Print each of the entries exactly, leaving nothing out.

##### Entries provided

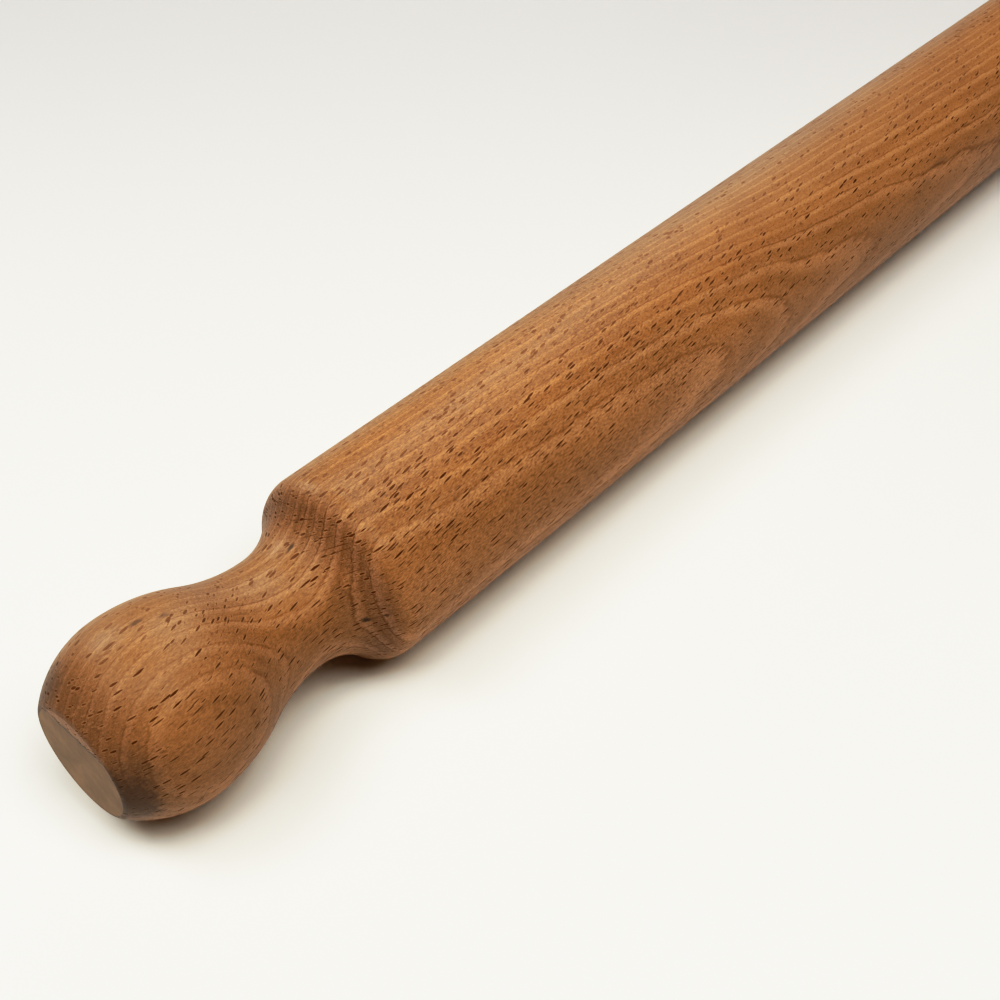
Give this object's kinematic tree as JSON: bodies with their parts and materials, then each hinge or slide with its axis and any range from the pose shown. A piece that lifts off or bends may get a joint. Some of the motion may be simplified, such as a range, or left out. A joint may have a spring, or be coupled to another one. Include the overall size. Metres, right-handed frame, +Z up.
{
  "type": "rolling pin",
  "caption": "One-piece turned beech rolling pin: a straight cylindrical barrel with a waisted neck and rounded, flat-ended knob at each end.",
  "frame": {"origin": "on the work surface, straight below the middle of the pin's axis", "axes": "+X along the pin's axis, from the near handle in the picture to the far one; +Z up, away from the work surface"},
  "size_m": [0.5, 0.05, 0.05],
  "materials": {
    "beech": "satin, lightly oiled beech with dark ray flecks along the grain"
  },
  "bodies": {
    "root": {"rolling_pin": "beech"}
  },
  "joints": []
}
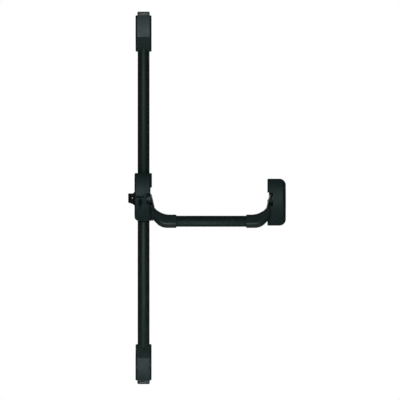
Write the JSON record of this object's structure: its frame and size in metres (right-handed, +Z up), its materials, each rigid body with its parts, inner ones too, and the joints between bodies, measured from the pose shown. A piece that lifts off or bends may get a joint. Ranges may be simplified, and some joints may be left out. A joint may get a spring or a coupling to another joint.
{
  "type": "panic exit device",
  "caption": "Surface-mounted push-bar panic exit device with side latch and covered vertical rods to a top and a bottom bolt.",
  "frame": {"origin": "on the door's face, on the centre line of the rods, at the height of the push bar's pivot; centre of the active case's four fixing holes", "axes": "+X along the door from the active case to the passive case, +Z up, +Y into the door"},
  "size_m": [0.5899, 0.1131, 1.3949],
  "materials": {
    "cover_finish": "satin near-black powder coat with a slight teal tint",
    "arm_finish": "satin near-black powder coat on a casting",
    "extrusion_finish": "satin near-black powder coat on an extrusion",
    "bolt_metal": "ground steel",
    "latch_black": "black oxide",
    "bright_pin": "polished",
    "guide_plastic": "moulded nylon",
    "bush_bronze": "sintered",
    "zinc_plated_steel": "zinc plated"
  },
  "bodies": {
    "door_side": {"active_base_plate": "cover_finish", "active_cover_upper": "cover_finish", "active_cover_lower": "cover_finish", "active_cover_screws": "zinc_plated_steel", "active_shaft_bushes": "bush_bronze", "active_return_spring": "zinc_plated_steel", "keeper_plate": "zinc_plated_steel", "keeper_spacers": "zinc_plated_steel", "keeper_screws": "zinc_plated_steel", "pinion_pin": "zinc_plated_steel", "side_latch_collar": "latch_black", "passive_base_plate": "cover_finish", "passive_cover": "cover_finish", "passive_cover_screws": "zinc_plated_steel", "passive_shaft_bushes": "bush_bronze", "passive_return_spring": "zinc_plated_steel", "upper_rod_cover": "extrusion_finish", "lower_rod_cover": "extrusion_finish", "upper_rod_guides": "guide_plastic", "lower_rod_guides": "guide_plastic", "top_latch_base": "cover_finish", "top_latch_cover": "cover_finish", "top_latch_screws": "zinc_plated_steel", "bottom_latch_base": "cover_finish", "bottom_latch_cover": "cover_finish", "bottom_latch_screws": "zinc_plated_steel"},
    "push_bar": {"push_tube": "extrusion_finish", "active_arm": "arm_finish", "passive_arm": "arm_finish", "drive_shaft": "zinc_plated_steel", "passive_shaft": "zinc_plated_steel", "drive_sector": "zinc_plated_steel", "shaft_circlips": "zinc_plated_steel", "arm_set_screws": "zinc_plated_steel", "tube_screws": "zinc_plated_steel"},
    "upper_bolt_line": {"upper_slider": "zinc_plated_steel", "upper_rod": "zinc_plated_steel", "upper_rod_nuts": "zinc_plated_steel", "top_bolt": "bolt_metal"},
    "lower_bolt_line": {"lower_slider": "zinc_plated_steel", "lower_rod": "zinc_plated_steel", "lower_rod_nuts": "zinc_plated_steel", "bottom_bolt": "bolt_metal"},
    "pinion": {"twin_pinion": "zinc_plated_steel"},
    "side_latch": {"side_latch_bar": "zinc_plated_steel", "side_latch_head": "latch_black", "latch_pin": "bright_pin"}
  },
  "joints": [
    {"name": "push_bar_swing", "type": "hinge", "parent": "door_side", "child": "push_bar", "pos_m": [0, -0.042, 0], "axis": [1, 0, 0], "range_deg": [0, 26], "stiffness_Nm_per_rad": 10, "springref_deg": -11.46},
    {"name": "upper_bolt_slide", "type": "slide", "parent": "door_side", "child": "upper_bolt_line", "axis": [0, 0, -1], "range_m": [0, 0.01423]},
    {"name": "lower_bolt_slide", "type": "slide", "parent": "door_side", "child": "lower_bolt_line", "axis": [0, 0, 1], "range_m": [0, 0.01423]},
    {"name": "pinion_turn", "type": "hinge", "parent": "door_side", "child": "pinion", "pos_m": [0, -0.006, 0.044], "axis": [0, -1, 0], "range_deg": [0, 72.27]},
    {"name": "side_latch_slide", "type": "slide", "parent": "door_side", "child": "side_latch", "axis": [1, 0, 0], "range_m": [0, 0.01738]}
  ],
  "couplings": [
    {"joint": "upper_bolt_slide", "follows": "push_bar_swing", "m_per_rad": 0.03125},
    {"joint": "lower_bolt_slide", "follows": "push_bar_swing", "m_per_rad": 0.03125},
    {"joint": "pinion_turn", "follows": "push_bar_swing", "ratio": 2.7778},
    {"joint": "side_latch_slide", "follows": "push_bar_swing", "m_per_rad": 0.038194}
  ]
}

##########

#### [Full answer]
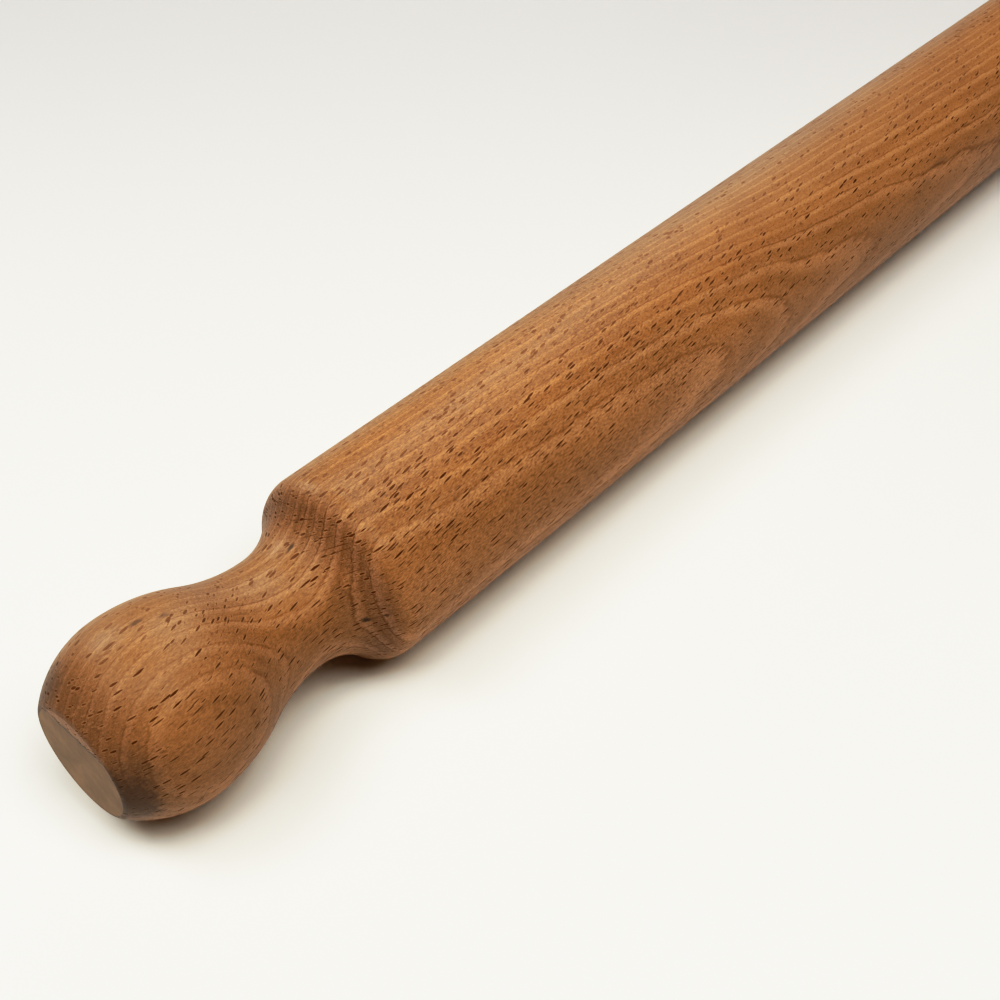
Give this object's kinematic tree as JSON: bodies with their parts and materials, then each hinge or slide with its axis and any range from the pose shown. A piece that lifts off or bends may get a joint. Some of the motion may be simplified, such as a range, or left out. A joint may have a spring, or be coupled to another one. Include the overall size. Metres, right-handed frame, +Z up.
{
  "type": "rolling pin",
  "caption": "One-piece turned beech rolling pin: a straight cylindrical barrel with a waisted neck and rounded, flat-ended knob at each end.",
  "frame": {"origin": "on the work surface, straight below the middle of the pin's axis", "axes": "+X along the pin's axis, from the near handle in the picture to the far one; +Z up, away from the work surface"},
  "size_m": [0.5, 0.05, 0.05],
  "materials": {
    "beech": "satin, lightly oiled beech with dark ray flecks along the grain"
  },
  "bodies": {
    "root": {"rolling_pin": "beech"}
  },
  "joints": []
}
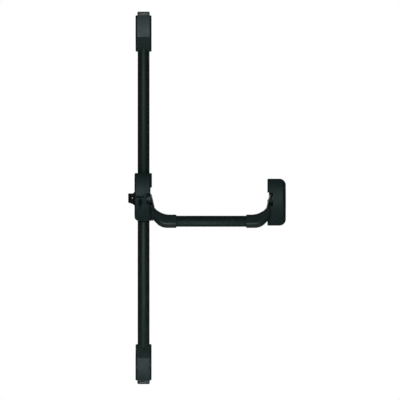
Write the JSON record of this object's structure: its frame and size in metres (right-handed, +Z up), its materials, each rigid body with its parts, inner ones too, and the joints between bodies, measured from the pose shown. A piece that lifts off or bends may get a joint. Ranges may be simplified, and some joints may be left out. A joint may get a spring or a coupling to another joint.
{
  "type": "panic exit device",
  "caption": "Surface-mounted push-bar panic exit device with side latch and covered vertical rods to a top and a bottom bolt.",
  "frame": {"origin": "on the door's face, on the centre line of the rods, at the height of the push bar's pivot; centre of the active case's four fixing holes", "axes": "+X along the door from the active case to the passive case, +Z up, +Y into the door"},
  "size_m": [0.5899, 0.1131, 1.3949],
  "materials": {
    "cover_finish": "satin near-black powder coat with a slight teal tint",
    "arm_finish": "satin near-black powder coat on a casting",
    "extrusion_finish": "satin near-black powder coat on an extrusion",
    "bolt_metal": "ground steel",
    "latch_black": "black oxide",
    "bright_pin": "polished",
    "guide_plastic": "moulded nylon",
    "bush_bronze": "sintered",
    "zinc_plated_steel": "zinc plated"
  },
  "bodies": {
    "door_side": {"active_base_plate": "cover_finish", "active_cover_upper": "cover_finish", "active_cover_lower": "cover_finish", "active_cover_screws": "zinc_plated_steel", "active_shaft_bushes": "bush_bronze", "active_return_spring": "zinc_plated_steel", "keeper_plate": "zinc_plated_steel", "keeper_spacers": "zinc_plated_steel", "keeper_screws": "zinc_plated_steel", "pinion_pin": "zinc_plated_steel", "side_latch_collar": "latch_black", "passive_base_plate": "cover_finish", "passive_cover": "cover_finish", "passive_cover_screws": "zinc_plated_steel", "passive_shaft_bushes": "bush_bronze", "passive_return_spring": "zinc_plated_steel", "upper_rod_cover": "extrusion_finish", "lower_rod_cover": "extrusion_finish", "upper_rod_guides": "guide_plastic", "lower_rod_guides": "guide_plastic", "top_latch_base": "cover_finish", "top_latch_cover": "cover_finish", "top_latch_screws": "zinc_plated_steel", "bottom_latch_base": "cover_finish", "bottom_latch_cover": "cover_finish", "bottom_latch_screws": "zinc_plated_steel"},
    "push_bar": {"push_tube": "extrusion_finish", "active_arm": "arm_finish", "passive_arm": "arm_finish", "drive_shaft": "zinc_plated_steel", "passive_shaft": "zinc_plated_steel", "drive_sector": "zinc_plated_steel", "shaft_circlips": "zinc_plated_steel", "arm_set_screws": "zinc_plated_steel", "tube_screws": "zinc_plated_steel"},
    "upper_bolt_line": {"upper_slider": "zinc_plated_steel", "upper_rod": "zinc_plated_steel", "upper_rod_nuts": "zinc_plated_steel", "top_bolt": "bolt_metal"},
    "lower_bolt_line": {"lower_slider": "zinc_plated_steel", "lower_rod": "zinc_plated_steel", "lower_rod_nuts": "zinc_plated_steel", "bottom_bolt": "bolt_metal"},
    "pinion": {"twin_pinion": "zinc_plated_steel"},
    "side_latch": {"side_latch_bar": "zinc_plated_steel", "side_latch_head": "latch_black", "latch_pin": "bright_pin"}
  },
  "joints": [
    {"name": "push_bar_swing", "type": "hinge", "parent": "door_side", "child": "push_bar", "pos_m": [0, -0.042, 0], "axis": [1, 0, 0], "range_deg": [0, 26], "stiffness_Nm_per_rad": 10, "springref_deg": -11.46},
    {"name": "upper_bolt_slide", "type": "slide", "parent": "door_side", "child": "upper_bolt_line", "axis": [0, 0, -1], "range_m": [0, 0.01423]},
    {"name": "lower_bolt_slide", "type": "slide", "parent": "door_side", "child": "lower_bolt_line", "axis": [0, 0, 1], "range_m": [0, 0.01423]},
    {"name": "pinion_turn", "type": "hinge", "parent": "door_side", "child": "pinion", "pos_m": [0, -0.006, 0.044], "axis": [0, -1, 0], "range_deg": [0, 72.27]},
    {"name": "side_latch_slide", "type": "slide", "parent": "door_side", "child": "side_latch", "axis": [1, 0, 0], "range_m": [0, 0.01738]}
  ],
  "couplings": [
    {"joint": "upper_bolt_slide", "follows": "push_bar_swing", "m_per_rad": 0.03125},
    {"joint": "lower_bolt_slide", "follows": "push_bar_swing", "m_per_rad": 0.03125},
    {"joint": "pinion_turn", "follows": "push_bar_swing", "ratio": 2.7778},
    {"joint": "side_latch_slide", "follows": "push_bar_swing", "m_per_rad": 0.038194}
  ]
}